同社が全スタッフにかける訓練費用は年間1億シンガポール・ドル(約70億円)以上と発表されている。「企業にとっての最大の資源は人材」(岡本氏)との理念に則り、持てる資産=人材を最大限に活かす施策がとられているといってよい。
また、社内の風通しのよさ、上司に対しても自らの意見を堂々と伝えることができる企業風土も同社の特徴だ。各セクションにおいて、マネジャーがスタッフとの意思疎通を行うミーティングを行うだけでなく、セクション横断的なミーティングも頻繁に開かれるという。各人の能力=資産を最大化するだけでなく、それを有機的に結び付けて結果につなげるような、強い社内のネットワークを構築することによって、全社員が顧客満足、売り上げ、企業理念の実現に関与しているのだという「全員参加」の意識を高めている。
真のサービスは顧客に導かれ生まれる
それでは、同社が目指す「顧客志向」とはいったいどのようなものなのか。それは「顧客が望むことに対して投資すること」だ。企業側が「これは素晴らしいサービスです」と一方的に顧客に提案するのではなく、まず顧客が何を望んでいるかを知り、それを実現するために最大限の努力をすることが、真の顧客志向だと考えているのである。この「顧客のニーズ」をキャッチするための、また、課題やウイークポイントを洗い出し、さらなるサービス向上につなげるための仕組みが「SPS(Service and Performance Survey)」だ。

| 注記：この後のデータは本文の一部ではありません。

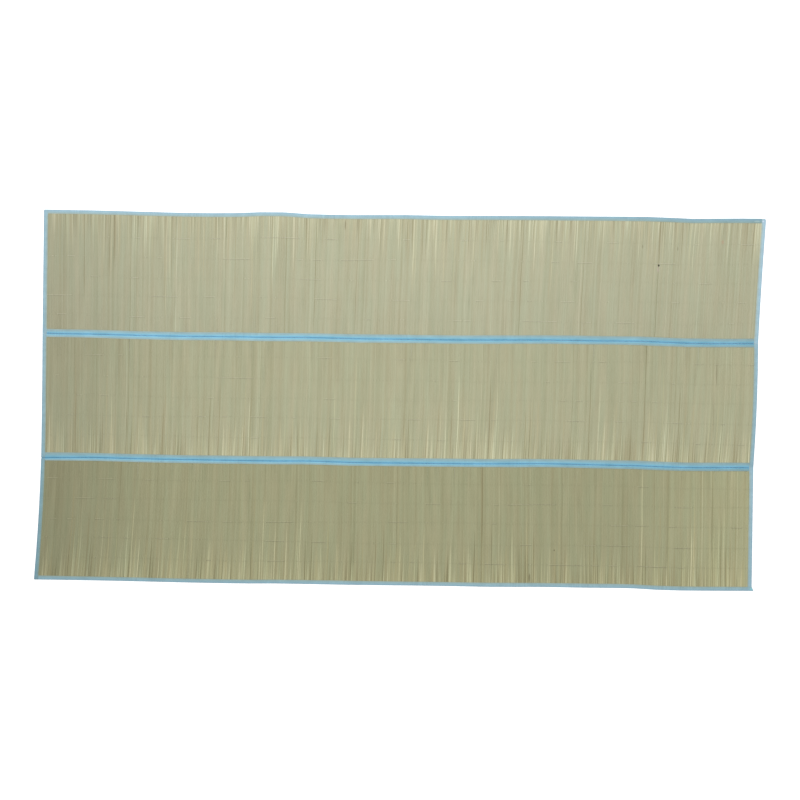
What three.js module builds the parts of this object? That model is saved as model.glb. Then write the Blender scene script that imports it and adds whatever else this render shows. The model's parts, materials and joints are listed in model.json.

SPSはコメントフォームと、フィードバックの2つから成る。前者は、搭乗した顧客に対するアンケート調査を指す。世界各国の路線で抜き打ち的に行うもので、客室乗務員のチーフが1回のフライトで何名かの乗客をアトランダムに選出してフォームへの記入を依頼する。質問事項は機内に関する事柄だけでなく、予約センターやチェックインカウンターまで、サービスの全課程をカバーする。どのポジションを担当するスタッフにも緊張感を与え、常に顧客の目を意識して業務に当たるよう促す効果も期待されている。
後者は、本社が立案した戦略とともに、シンガポール本社に集められた顧客の声を、各国の支店長に届けるために配布するものだ。例えば国内のホームページの「問い合わせ」コーナーに寄せられた顧客の苦情や賞賛は、英語に翻訳されて本社へ送られる。これらの情報を国別に整理して冊子にまとめたものを、各支店長にフィードバックし、サービス改善に活かしている。

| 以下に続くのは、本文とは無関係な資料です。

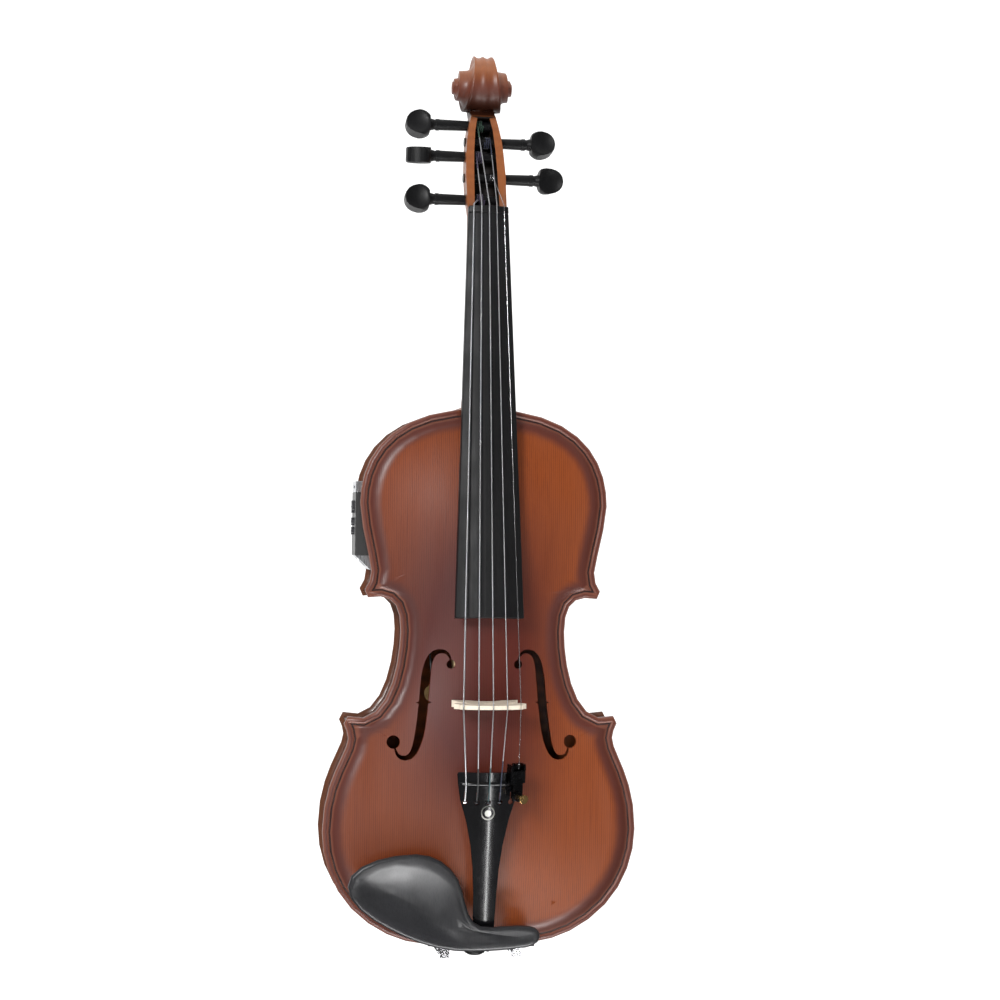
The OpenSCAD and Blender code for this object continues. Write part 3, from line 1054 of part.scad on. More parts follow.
// A piezo disc under the front beside the bass bar, and its lead to the preamp
piezo_x = -33;
piezo_z = bridge_z + 6;
piezo_tilt = atan((front_y(piezo_x - 4, piezo_z) - front_y(piezo_x + 4, piezo_z)) / 8);
module piezo_pickup() to_frame() color("#c9a24a")
    translate([piezo_x, front_y(piezo_x, piezo_z) + plate_t + 1.5, piezo_z])
    rotate([0, 0, -piezo_tilt]) rotate([90, 0, 0]) cylinder(r = 6, h = 0.8);
lead_r = 0.8;
lead_path = [[piezo_x, front_y(piezo_x, piezo_z) + plate_t + 2.6, piezo_z + 2],
    [piezo_x - 1, -2, piezo_z + 12], [piezo_x - 2, 4, piezo_z + 30], [-42, 9, piezo_z + 55],
    [-50, 12, mid_z0 - 8], [-54, 13, mid_z0 + 6], [-58, 14, mid_z0 + 13], [box_x1 + 0.35, 14, mid_z0 + 15]];
module pickup_lead() to_frame() color("#202020") tube(lead_path, lead_r, 8, [0.2, 1, 0]);

top_plate();
top_purfling();
back_plate();
back_purfling();
rib_upper_bass();
rib_upper_treble();
rib_middle_bass();
rib_middle_treble();
rib_lower();
linings();
corner_blocks();
top_block();
end_block();
bass_bar();
sound_post();
neck_and_scroll();
fingerboard();
nut();
saddle();
bridge();
tailpiece();
tailpiece_inlay();
tail_gut();
end_button();
string_1();
string_2();
string_3();
string_4();
string_5();
peg_1();
peg_2();
peg_3();
peg_4();
peg_5();
string_winding_1();
string_winding_2();
string_winding_3();
string_winding_4();
string_winding_5();
tuner_body();
tuner_lever();
tuner_screw_shank();
tuner_screw_head();
chin_rest();
chin_rest_cork();
clamp_studs();
clamp_barrel_bass();
clamp_barrel_treble();
clamp_foot();
clamp_foot_cork();
preamp_panel();
preamp_housing();
volume_knob();
bass_knob();
treble_knob();
battery_drawer();
coin_cell();
jack_socket();
piezo_pickup();
pickup_lead();
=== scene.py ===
"""Looks of a five-string electric violin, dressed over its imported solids.

Lengths are in metres. The origin is the hanging point under the scroll, +Z runs up the
neck, -Y is the front and +X is the treble side.
"""

import logging
import math
from dataclasses import dataclass, field
from enum import Enum
from typing import Callable, Iterable, Sequence

import bmesh
import bpy
from mathutils import Matrix, Vector, kdtree

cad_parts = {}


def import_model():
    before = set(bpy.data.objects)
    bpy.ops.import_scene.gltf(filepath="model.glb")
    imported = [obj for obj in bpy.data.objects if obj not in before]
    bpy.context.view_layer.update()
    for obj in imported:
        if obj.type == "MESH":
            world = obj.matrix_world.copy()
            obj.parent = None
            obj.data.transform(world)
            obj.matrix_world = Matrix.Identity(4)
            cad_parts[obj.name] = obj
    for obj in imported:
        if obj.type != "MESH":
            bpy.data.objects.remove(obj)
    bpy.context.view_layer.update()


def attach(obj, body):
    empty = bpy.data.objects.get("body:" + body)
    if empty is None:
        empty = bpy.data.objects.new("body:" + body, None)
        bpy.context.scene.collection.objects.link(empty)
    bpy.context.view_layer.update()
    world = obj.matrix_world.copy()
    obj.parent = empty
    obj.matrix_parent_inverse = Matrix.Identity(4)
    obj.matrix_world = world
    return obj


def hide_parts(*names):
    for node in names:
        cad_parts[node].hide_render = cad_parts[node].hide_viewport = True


LOG = logging.getLogger("violin")
MM = 0.001
RIM = Vector((0.0, -0.0235, -0.558))  # bottom edge of the body, front joint plane


def luthier(x: float, y: float, z: float) -> Vector:
    """Point given in millimetres from the body's bottom edge, in the row frame.

    Args:
        x: Across, towards the treble side.
        y: Back from the joint of front and ribs.
        z: Up from the bottom edge.

    Returns:
        The point in metres.
    """
    return RIM + Vector((x, y, z)) * MM


# --------------------------------------------------------------------------- finishes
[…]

同社にとって顧客志向は、単なるスローガンではない。業界に先駆けた新たなサービスを次々と生み出す起動力は、顧客志向という理念そのものにある。同社は、旅行雑誌「Travel & Leisure」の読者から1996年以降、8回連続で「ベストサービス賞」に選出されている。2003年の得点は90.78。2位キャセイ航空(86.40)、3位タイ航空(85.68)を大きく引き離しての受賞となった。2002年6月には、ビジネスクラスにファーストクラス並みのシート「スペースベッド」を導入。今年7月からは、機内の全座席に設置されているモニタースクリーンとコントローラーを使って、地上へのeメール送信を可能にした。その取り組みを挙げればきりがない。

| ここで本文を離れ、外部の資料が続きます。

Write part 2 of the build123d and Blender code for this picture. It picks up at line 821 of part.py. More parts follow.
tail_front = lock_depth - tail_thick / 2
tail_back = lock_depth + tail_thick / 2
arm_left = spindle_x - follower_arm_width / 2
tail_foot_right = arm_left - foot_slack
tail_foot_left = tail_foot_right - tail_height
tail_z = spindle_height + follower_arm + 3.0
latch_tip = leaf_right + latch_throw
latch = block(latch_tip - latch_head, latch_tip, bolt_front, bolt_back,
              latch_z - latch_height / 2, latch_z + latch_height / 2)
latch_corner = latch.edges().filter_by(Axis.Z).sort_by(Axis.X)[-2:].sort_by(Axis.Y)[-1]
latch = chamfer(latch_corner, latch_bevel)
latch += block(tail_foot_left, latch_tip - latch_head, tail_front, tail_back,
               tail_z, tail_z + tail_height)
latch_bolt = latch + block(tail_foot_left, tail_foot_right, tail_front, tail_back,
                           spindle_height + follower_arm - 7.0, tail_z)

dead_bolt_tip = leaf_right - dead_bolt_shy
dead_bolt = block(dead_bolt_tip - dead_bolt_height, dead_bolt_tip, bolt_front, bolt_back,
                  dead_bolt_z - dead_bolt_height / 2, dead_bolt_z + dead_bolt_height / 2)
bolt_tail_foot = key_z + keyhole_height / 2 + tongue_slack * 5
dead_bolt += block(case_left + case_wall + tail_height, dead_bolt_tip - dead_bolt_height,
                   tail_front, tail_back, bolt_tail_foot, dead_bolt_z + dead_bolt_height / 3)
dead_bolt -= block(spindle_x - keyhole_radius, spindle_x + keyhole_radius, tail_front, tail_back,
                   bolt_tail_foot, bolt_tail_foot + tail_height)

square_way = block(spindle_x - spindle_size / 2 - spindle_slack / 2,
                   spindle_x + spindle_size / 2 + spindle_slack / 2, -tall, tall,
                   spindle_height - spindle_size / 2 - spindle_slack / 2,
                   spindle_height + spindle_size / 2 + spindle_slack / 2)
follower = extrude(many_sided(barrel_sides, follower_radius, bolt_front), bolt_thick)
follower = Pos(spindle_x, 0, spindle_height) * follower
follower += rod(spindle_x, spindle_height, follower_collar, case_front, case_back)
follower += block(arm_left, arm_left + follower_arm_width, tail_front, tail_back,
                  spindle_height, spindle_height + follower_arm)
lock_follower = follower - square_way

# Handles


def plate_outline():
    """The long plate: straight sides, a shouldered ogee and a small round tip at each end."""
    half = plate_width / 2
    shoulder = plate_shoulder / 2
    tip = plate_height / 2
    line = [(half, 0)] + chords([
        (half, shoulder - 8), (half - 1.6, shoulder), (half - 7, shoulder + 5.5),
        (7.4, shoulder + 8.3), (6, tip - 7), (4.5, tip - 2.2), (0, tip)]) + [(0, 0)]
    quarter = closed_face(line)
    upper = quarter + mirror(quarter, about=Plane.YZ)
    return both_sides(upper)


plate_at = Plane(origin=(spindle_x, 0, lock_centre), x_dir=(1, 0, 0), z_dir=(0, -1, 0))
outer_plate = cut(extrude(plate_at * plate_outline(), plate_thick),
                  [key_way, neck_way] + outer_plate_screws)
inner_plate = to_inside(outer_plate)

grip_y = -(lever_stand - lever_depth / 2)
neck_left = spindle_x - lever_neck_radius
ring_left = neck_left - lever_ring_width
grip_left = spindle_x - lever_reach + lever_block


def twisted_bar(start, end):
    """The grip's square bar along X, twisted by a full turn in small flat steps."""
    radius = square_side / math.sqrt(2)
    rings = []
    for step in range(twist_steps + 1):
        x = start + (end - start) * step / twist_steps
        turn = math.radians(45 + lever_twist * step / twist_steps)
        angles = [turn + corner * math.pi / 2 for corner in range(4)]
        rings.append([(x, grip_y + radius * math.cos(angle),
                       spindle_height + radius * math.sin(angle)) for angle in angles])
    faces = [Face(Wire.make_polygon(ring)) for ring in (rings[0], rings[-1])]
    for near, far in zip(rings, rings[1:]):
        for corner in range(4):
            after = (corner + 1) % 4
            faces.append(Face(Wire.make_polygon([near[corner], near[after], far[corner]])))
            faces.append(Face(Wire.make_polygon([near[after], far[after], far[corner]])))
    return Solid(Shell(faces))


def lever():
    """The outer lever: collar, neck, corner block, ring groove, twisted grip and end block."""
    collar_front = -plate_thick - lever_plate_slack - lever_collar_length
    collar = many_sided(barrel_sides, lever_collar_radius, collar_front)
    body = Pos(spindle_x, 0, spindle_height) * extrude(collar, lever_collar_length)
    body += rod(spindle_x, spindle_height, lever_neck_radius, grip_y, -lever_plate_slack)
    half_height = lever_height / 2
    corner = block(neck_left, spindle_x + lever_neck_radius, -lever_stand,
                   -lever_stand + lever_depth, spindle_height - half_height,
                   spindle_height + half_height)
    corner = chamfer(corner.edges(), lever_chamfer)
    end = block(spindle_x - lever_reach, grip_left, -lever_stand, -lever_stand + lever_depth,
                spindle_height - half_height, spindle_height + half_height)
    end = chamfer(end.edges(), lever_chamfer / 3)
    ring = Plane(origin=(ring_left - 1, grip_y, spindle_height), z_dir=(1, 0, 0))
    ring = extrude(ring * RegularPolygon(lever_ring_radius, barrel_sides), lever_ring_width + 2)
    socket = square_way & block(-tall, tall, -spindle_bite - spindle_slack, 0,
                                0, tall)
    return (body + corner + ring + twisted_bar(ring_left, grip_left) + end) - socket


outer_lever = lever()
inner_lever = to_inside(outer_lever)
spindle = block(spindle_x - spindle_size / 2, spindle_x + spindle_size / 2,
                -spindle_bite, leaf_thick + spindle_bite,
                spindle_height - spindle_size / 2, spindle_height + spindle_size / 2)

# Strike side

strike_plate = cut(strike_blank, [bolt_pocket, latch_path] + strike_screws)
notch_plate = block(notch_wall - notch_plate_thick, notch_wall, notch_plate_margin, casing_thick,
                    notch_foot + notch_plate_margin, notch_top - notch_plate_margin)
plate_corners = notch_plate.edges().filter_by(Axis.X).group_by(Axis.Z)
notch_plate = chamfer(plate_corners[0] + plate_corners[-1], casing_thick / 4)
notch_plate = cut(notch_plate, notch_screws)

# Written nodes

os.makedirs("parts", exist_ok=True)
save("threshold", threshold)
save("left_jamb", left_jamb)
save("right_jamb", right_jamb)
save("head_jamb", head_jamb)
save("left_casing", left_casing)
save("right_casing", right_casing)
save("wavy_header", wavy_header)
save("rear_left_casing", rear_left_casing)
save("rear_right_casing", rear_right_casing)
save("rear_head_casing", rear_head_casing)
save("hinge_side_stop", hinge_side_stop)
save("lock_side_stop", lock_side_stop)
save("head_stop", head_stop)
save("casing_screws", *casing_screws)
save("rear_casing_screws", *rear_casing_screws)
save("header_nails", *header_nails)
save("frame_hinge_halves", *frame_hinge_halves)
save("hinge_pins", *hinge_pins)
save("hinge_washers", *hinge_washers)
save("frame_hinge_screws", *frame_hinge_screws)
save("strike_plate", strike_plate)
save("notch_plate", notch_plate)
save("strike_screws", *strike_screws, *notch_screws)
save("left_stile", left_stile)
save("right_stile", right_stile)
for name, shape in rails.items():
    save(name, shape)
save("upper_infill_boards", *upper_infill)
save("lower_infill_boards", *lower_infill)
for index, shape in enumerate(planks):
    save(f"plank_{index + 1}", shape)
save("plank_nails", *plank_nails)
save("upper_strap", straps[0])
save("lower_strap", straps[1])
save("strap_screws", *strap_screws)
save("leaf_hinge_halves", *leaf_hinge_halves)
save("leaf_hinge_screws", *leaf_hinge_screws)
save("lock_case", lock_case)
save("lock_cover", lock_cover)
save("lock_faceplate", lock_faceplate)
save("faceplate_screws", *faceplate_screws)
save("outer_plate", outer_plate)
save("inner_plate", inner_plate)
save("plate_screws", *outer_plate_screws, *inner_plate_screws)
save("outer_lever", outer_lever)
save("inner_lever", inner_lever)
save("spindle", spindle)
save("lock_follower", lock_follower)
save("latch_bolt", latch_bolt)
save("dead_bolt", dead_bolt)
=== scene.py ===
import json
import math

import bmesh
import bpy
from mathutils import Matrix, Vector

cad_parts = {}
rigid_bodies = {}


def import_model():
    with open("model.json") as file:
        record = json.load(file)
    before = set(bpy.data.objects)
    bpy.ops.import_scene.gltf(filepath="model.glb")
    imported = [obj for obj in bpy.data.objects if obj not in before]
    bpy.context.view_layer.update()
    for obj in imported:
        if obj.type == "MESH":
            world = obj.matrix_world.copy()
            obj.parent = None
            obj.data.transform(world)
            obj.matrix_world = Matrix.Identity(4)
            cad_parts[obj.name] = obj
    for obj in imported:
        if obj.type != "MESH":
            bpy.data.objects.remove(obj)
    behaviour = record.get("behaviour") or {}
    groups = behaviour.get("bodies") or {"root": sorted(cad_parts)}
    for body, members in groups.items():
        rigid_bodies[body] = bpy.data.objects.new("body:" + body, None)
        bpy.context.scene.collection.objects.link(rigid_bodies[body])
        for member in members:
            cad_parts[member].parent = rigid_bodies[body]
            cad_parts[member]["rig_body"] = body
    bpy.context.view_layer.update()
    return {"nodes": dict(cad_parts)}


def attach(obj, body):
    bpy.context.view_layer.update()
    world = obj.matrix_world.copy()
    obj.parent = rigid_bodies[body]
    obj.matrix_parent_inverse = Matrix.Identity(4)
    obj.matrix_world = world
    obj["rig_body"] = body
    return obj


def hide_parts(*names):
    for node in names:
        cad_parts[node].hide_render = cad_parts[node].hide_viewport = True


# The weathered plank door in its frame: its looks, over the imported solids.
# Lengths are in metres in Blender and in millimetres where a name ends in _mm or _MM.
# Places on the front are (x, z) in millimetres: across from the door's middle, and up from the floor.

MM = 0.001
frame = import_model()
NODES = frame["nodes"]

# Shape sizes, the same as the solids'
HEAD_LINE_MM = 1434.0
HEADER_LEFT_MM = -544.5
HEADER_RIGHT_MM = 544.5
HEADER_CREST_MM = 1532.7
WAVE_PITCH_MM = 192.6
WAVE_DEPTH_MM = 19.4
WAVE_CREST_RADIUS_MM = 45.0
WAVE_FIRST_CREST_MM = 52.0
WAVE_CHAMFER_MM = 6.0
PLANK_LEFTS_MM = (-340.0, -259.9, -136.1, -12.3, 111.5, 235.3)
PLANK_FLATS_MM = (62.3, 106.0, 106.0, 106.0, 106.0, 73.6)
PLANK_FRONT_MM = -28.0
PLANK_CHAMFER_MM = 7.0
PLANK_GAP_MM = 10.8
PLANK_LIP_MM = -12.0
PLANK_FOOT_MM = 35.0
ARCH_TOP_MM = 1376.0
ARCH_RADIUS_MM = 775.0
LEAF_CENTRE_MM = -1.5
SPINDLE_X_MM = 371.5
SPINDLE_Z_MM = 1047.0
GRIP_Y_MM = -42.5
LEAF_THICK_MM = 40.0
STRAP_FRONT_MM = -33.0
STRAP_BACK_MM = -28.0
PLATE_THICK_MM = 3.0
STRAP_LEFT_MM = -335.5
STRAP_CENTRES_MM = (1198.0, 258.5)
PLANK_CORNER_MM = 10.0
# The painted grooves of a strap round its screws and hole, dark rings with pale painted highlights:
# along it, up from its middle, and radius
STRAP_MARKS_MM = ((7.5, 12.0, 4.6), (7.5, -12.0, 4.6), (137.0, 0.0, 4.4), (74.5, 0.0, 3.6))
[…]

「顧客の要望はとどまるところを知らない。そういう意味でサービスに“ゴール”はないと言える。顧客の要望に応え続けること、それ自体がサービス業の宿命」と岡本氏は語る。顧客志向を追求した途切れることのないサービス開発と、それを実施するための人材育成。これらを柱に、品質向上に向けたあくなき挑戦は続く。